# Problem to work on
What is needed is an exact copy of the lines from the one containing "shape = moved(shape, -origin.x, -origin.y, -origin.z)" to the one containing "bpy.context.scene.collection.objects.link(empty)", both lines included, and no other lines.

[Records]
%%

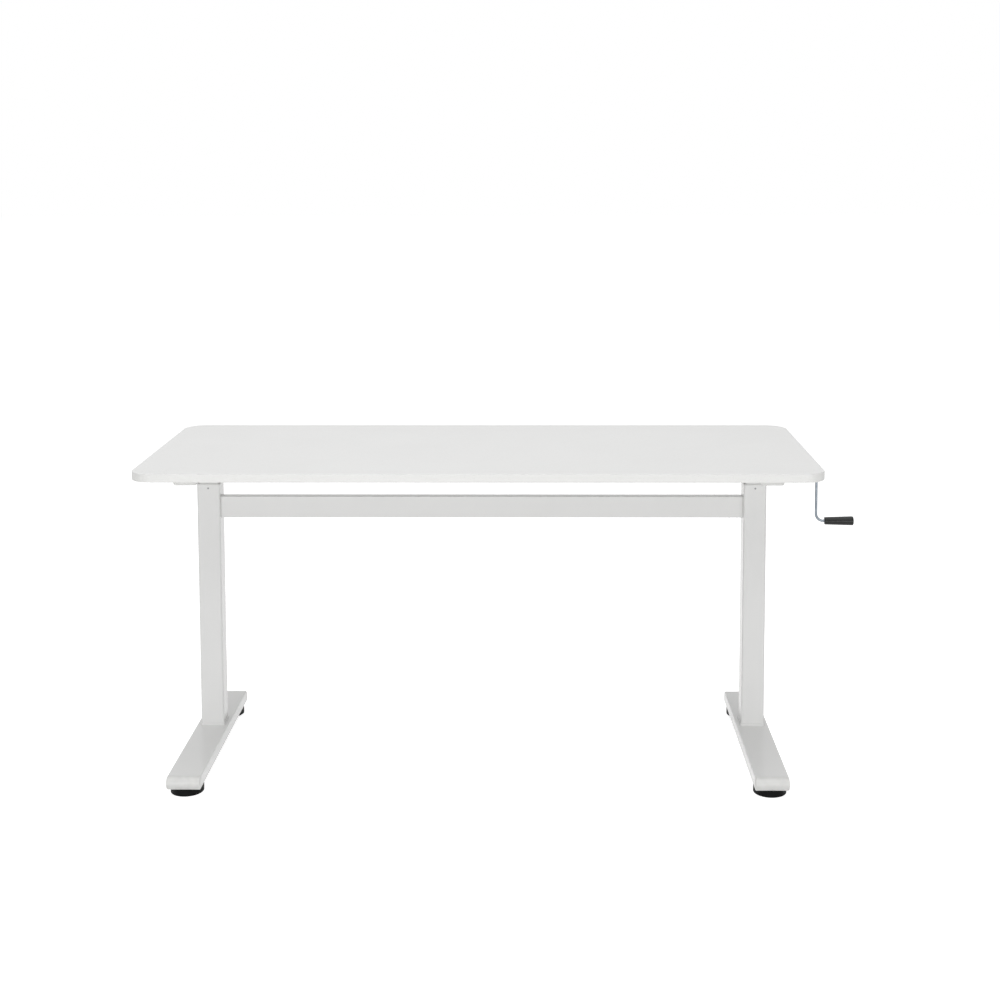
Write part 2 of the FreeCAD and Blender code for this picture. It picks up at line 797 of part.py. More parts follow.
def all_nodes():
    """Every node's name with the solids that it holds."""
    columns = (("left", -1), ("right", 1))
    ends = (("front", -1), ("rear", 1))
    xs = [side * column_x for _, side in columns]
    nodes = {
        "desktop": [desktop()],
        "foot_end_caps": [],
        "column_blocks": [column_block(x) for x in xs],
        "column_bolts": [column_bolt(x + dx, dy) for x in xs for dx, dy in corners(bolt_spacing)],
        "crossbar": [crossbar()],
        "crossbar_spigots": [crossbar_spigot(side) for _, side in columns],
        "crossbar_screws": [bar_screw(side, back) for _, side in columns
                            for back in bar_screw_places()],
        "nut_posts": [nut_post(x) for x in xs],
        "drive_nuts": [drive_nut(x) for x in xs],
        "guide_pegs": [guide_peg(x, axis, way) for x in xs for axis, way in peg_faces()],
        "glide_inserts": [glide_insert(x, y) for x in xs for y in glide_places()],
        "arm_end_caps": [arm_end_cap(side, way) for _, side in columns for _, way in ends],
        "desktop_screws": [desktop_screw(side, way) for _, side in columns for _, way in ends],
        "housing_screws": [side_screw(x, side) for x in xs for side in (-1, 1)],
        "housing_bolts": [housing_bolt(x, place) for x in xs for place in housing_bolt_places()],
        "screw_bearings": [screw_bearing(x) for x in xs],
        "lower_sliders": [lower_slider(x) for x in xs],
        "drive_rod": [drive_rod()],
        "shaft_coupler": [shaft_coupler()],
        "crank_rod": [crank_rod()],
        "grip_retainer": [grip_retainer()],
        "crank_grip": [crank_grip()],
        "grip_cap": [grip_cap()],
    }
    for x in xs:
        nodes["foot_end_caps"] += [foot_cap(x, -foot_front, -1), foot_cap(x, foot_back, 1)]
    hexagon_bore = shaft_flats / math.sqrt(3) + running_clearance
    round_bore = crank_radius + running_clearance
    nodes["shaft_bushes"] = [
        shaft_bush(-column_x, -1, hexagon_bore),
        shaft_bush(-column_x, 1, hexagon_bore),
        shaft_bush(column_x, -1, hexagon_bore),
        shaft_bush(column_x, 1, round_bore),
    ]
    for name, side in columns:
        x = side * column_x
        nodes[name + "_foot"] = [foot(x)]
        nodes[name + "_base_flange"] = [base_flange(x)]
        nodes[name + "_outer_column"] = [outer_column(x)]
        nodes[name + "_guide_sleeve"] = [guide_sleeve(x)]
        nodes[name + "_inner_column"] = [inner_column(x)]
        nodes[name + "_head_plate"] = [head_plate_shape(side)]
        nodes[name + "_gear_housing"] = [gear_housing(x)]
        nodes[name + "_housing_cover"] = [housing_cover(x)]
        nodes[name + "_lift_screw"] = [lift_screw(x)]
        nodes[name + "_screw_gear"] = [screw_gear(x)]
        nodes[name + "_drive_gear"] = [drive_gear(x)]
        for end, way in ends:
            nodes[name + "_" + end + "_arm"] = [arm(side, way)]
        for (end, _), y in zip(ends, glide_places()):
            nodes[name + "_" + end + "_glide_pad"] = [glide_pad(x, y)]
            nodes[name + "_" + end + "_glide_stud"] = [glide_stud(x, y)]
    return nodes


def footprint_middle():
    """The middle of the whole object's footprint, which becomes the origin."""
    front = max(foot_front + cap_nose, desktop_depth / 2)
    back = max(foot_back + cap_nose, desktop_depth / 2)
    return Vector((grip_end - desktop_width / 2) / 2, (back - front) / 2, 0)


def export():
    os.makedirs("parts", exist_ok=True)
    origin = footprint_middle()
    for name, solids in all_nodes().items():
        shape = solids[0] if len(solids) == 1 else Part.makeCompound(solids)
        shape = moved(shape, -origin.x, -origin.y, -origin.z)
        shape.exportStep("parts/" + name + ".step")


export()
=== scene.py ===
import math

import bmesh
import bpy
from mathutils import Matrix, Vector


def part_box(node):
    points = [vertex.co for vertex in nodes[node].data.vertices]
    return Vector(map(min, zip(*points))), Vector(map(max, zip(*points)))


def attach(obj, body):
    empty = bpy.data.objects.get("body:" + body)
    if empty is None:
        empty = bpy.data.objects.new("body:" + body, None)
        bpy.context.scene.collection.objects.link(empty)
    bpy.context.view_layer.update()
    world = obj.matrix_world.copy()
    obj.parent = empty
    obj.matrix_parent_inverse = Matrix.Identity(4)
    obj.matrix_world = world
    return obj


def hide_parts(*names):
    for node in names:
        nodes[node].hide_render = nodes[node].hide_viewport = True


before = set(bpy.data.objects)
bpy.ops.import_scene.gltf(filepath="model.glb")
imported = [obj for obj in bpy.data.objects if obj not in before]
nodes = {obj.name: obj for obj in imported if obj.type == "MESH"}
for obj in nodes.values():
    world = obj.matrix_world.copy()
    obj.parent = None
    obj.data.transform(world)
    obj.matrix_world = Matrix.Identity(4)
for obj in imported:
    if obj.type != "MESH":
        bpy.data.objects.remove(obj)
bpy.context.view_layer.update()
scene = bpy.context.scene


# Room
# A plain pale floor under a white sky, with two large soft lamps low in front of the desk, one to
# each side, and a wider one above it. Looked at, floor and sky are white, with a faint shadow.

def find_socket(sockets, key):
    """A socket by its number, its identifier or its name."""
    if isinstance(key, int):
        return sockets[key]
    for socket in sockets:
        if socket.identifier == key:
            return socket
    return sockets[key]


class Wire:
    """A socket in a node tree. A sum of wires and numbers adds the Math nodes that it needs."""

    def __init__(self, tree, socket=None):
        self.tree, self.socket = tree, socket

    def node(self, kind, settings=None, sockets=None, output=0):
        """Adds a node: first its settings, then its sockets' values or links. Gives one output."""
        made = self.tree.nodes.new(kind)
        for name, value in (settings or {}).items():
            setattr(made, name, value)
        for key, value in (sockets or {}).items():
            target = find_socket(made.inputs, key)
            for part in value if isinstance(value, list) else [value]:
                if isinstance(part, Wire):
                    self.tree.links.new(part.socket, target)
                else:
                    target.default_value = part
        return Wire(self.tree, find_socket(made.outputs, output) if made.outputs else None)

    def also(self, output):
        """Another output of this wire's node."""
        return Wire(self.tree, find_socket(self.socket.node.outputs, output))

    def maths(self, operation, *terms):
        return self.node("ShaderNodeMath", {"operation": operation}, dict(enumerate(terms)))

    def __add__(self, other):
        return self.maths("ADD", self, other)

    def __sub__(self, other):
        return self.maths("SUBTRACT", self, other)

    def __rsub__(self, other):
        return self.maths("SUBTRACT", other, self)

    def __mul__(self, other):
        return self.maths("MULTIPLY", self, other)

    def __truediv__(self, other):
        return self.maths("DIVIDE", self, other)

    __radd__, __rmul__ = __add__, __mul__


def seen_share(start):
    """1 where the background is looked at straight, in a reflection or through glass, else 0."""
    camera = start.node("ShaderNodeLightPath", output="Is Camera Ray")
    glossy, through = camera.also("Is Glossy Ray"), camera.also("Is Transmission Ray")
    return 1 - (1 - camera) * (1 - glossy) * (1 - through)


sky_level = 0.3
world = bpy.data.worlds.new("studio")
scene.world = world
world.use_nodes = True
world.node_tree.nodes.clear()
sky = Wire(world.node_tree)
white = (1.0, 1.0, 1.0, 1.0)
lighting = sky.node("ShaderNodeBackground", {}, {"Color": white, "Strength": sky_level})
backdrop = sky.node("ShaderNodeBackground", {}, {"Color": white, "Strength": 1.0})
sky_mix = sky.node("ShaderNodeMixShader", {}, {0: seen_share(sky), 1: lighting, 2: backdrop})
sky.node("ShaderNodeOutputWorld", {}, {"Surface": sky_mix})

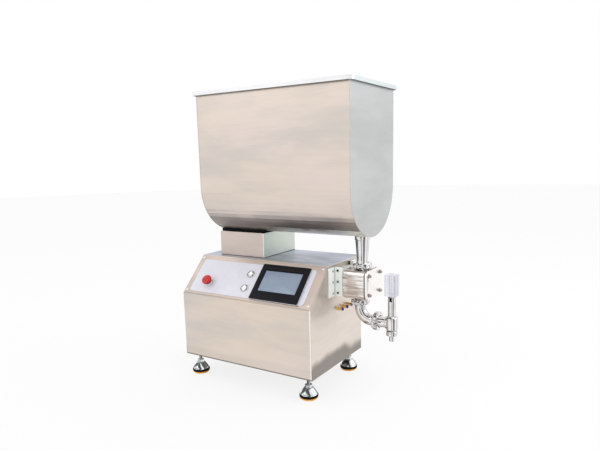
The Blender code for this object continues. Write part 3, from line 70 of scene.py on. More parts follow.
TUBE = 0.01905
BORE = 0.01755
FERRULE = 0.02525
HALF_GASKET = 0.001
BEND_RADIUS = 0.044
CLAMP_BOLT = 0.0385     # from a clamp's axis to its bolt
PORT_X = middle("hopper_outlet", X)
PORT_Y = middle("hopper_outlet", Y)
DROP_X = middle("clamp_outlet", X)
VALVE_JOINT = middle("clamp_valve", X)
VALVE_X = middle("valve_yoke", X)
INLET_Z = middle("clamp_inlet", Z)
OUTLET_Z = middle("clamp_outlet", Z)
LEVEL_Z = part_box("outlet_elbow")[0].z + FERRULE
LEVEL = shift(0, PORT_Y, LEVEL_Z) @ Matrix.Rotation(math.pi / 2, 4, "Y")

PLATE_SCREWS = 0.0603   # from the pump's axis to the face of a bracket's plate
CREASE = 0.0614         # and to the fold into its flange
FLANGE_SCREWS = 0.079

FINE = 64               # sides of a turned piece
MEDIUM = 32
COARSE = 24
SHARP = math.radians(32)


# ---------------------------------------------------------------- node trees

def srgb(r, g, b):
    """Linear colour of an 8-bit one."""
    out = []
    for c in (r, g, b):
        c /= 255
        out.append(c / 12.92 if c <= 0.04045 else ((c + 0.055) / 1.055) ** 2.4)
    return (*out, 1.0)


class Tree:
    """Node tree of a new material, or of the world given, with short calls for the nodes used here."""

    def __init__(self, name, world=None):
        self.block = world or bpy.data.materials.new(name)
        self.block.use_nodes = True
        self.nodes = self.block.node_tree.nodes
        self.links = self.block.node_tree.links
        self.shader = self.nodes["Background" if world else "Principled BSDF"]

    def set(self, **values):
        """Values that are the same all over, on the shader's own sockets."""
        for name, value in values.items():
            self.shader.inputs[name.replace("_", " ")].default_value = value
        return self

    def link(self, output, name):
        """Feeds one of the shader's own sockets."""
        self.links.new(output, self.shader.inputs[name])

    def add(self, kind, inputs):
        """Outputs of a new node."""
        return self.feed(self.nodes.new("ShaderNode" + kind), inputs)

    def feed(self, node, inputs):
        """Outputs of a node, once its inputs are linked or set, each by its name or number."""
        for socket, value in inputs.items():
            if isinstance(value, bpy.types.NodeSocket):
                self.links.new(value, node.inputs[socket])
            else:
                node.inputs[socket].default_value = value
        return node.outputs

    def place(self):
        """Position of the shaded point in its object's frame."""
        return self.add("TexCoord", {})["Object"]

    def place_part(self, axis):
        return self.add("SeparateXYZ", {0: self.place()})[axis]

    def normal_part(self, axis):
        return self.add("SeparateXYZ", {0: self.add("NewGeometry", {})["Normal"]})[axis]

    def noise(self, scale, stretch=(1, 1, 1), detail=3.0, rough=0.55):
        stretched = self.add("Mapping", {"Vector": self.place(), "Scale": stretch})["Vector"]
        return self.add("TexNoise", {"Vector": stretched, "Scale": scale, "Detail": detail,
                                     "Roughness": rough})["Fac"]

    def remap(self, value, low, high, to_low, to_high):
        """Smooth step from to_low, where value is low, to to_high."""
        node = self.nodes.new("ShaderNodeMapRange")
        node.interpolation_type = "SMOOTHSTEP"
        return self.feed(node, {"Value": value, "From Min": low, "From Max": high, "To Min": to_low,
                                "To Max": to_high})["Result"]

    def mix(self, share, first, second, blend="MIX"):
        """Colour between the first, where share is 0, and the second."""
        node = self.nodes.new("ShaderNodeMix")
        node.data_type = "RGBA"
        node.blend_type = blend
        return self.feed(node, {"Factor": share, 6: first, 7: second})[2]

    def math(self, operation, first, second=0.0):
        node = self.nodes.new("ShaderNodeMath")
        node.operation = operation
        return self.feed(node, {0: first, 1: second})[0]

    def product(self, shares):
        """All shares multiplied."""
        total = shares[0]
        for share in shares[1:]:
            total = self.math("MULTIPLY", total, share)
        return total

    def away(self, value, middle):
        """Distance of value from middle."""
        return self.math("ABSOLUTE", self.math("SUBTRACT", value, middle))

    def bump(self, height, strength, distance):
        made = self.add("Bump", {"Height": height, "Strength": strength, "Distance": distance})
        self.link(made["Normal"], "Normal")

    def seen_directly(self):
        """1 for what the camera, mirrors and glass see, 0 for diffuse light."""
        path = self.add("LightPath", {})
        total = self.math("MAXIMUM", path["Is Camera Ray"], path["Is Glossy Ray"])
        return self.math("MAXIMUM", total, path["Is Transmission Ray"])

    def blend(self, share, second, output):
        """The surface is the tree's own shader where share is 0 and the second where it is 1."""
        both = self.add("MixShader", {0: share, 1: self.shader.outputs[0], 2: second})[0]
        self.links.new(both, self.nodes[output].inputs["Surface"])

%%

# Reply
        shape = moved(shape, -origin.x, -origin.y, -origin.z)
        shape.exportStep("parts/" + name + ".step")


export()
=== scene.py ===
import math

import bmesh
import bpy
from mathutils import Matrix, Vector


def part_box(node):
    points = [vertex.co for vertex in nodes[node].data.vertices]
    return Vector(map(min, zip(*points))), Vector(map(max, zip(*points)))


def attach(obj, body):
    empty = bpy.data.objects.get("body:" + body)
    if empty is None:
        empty = bpy.data.objects.new("body:" + body, None)
        bpy.context.scene.collection.objects.link(empty)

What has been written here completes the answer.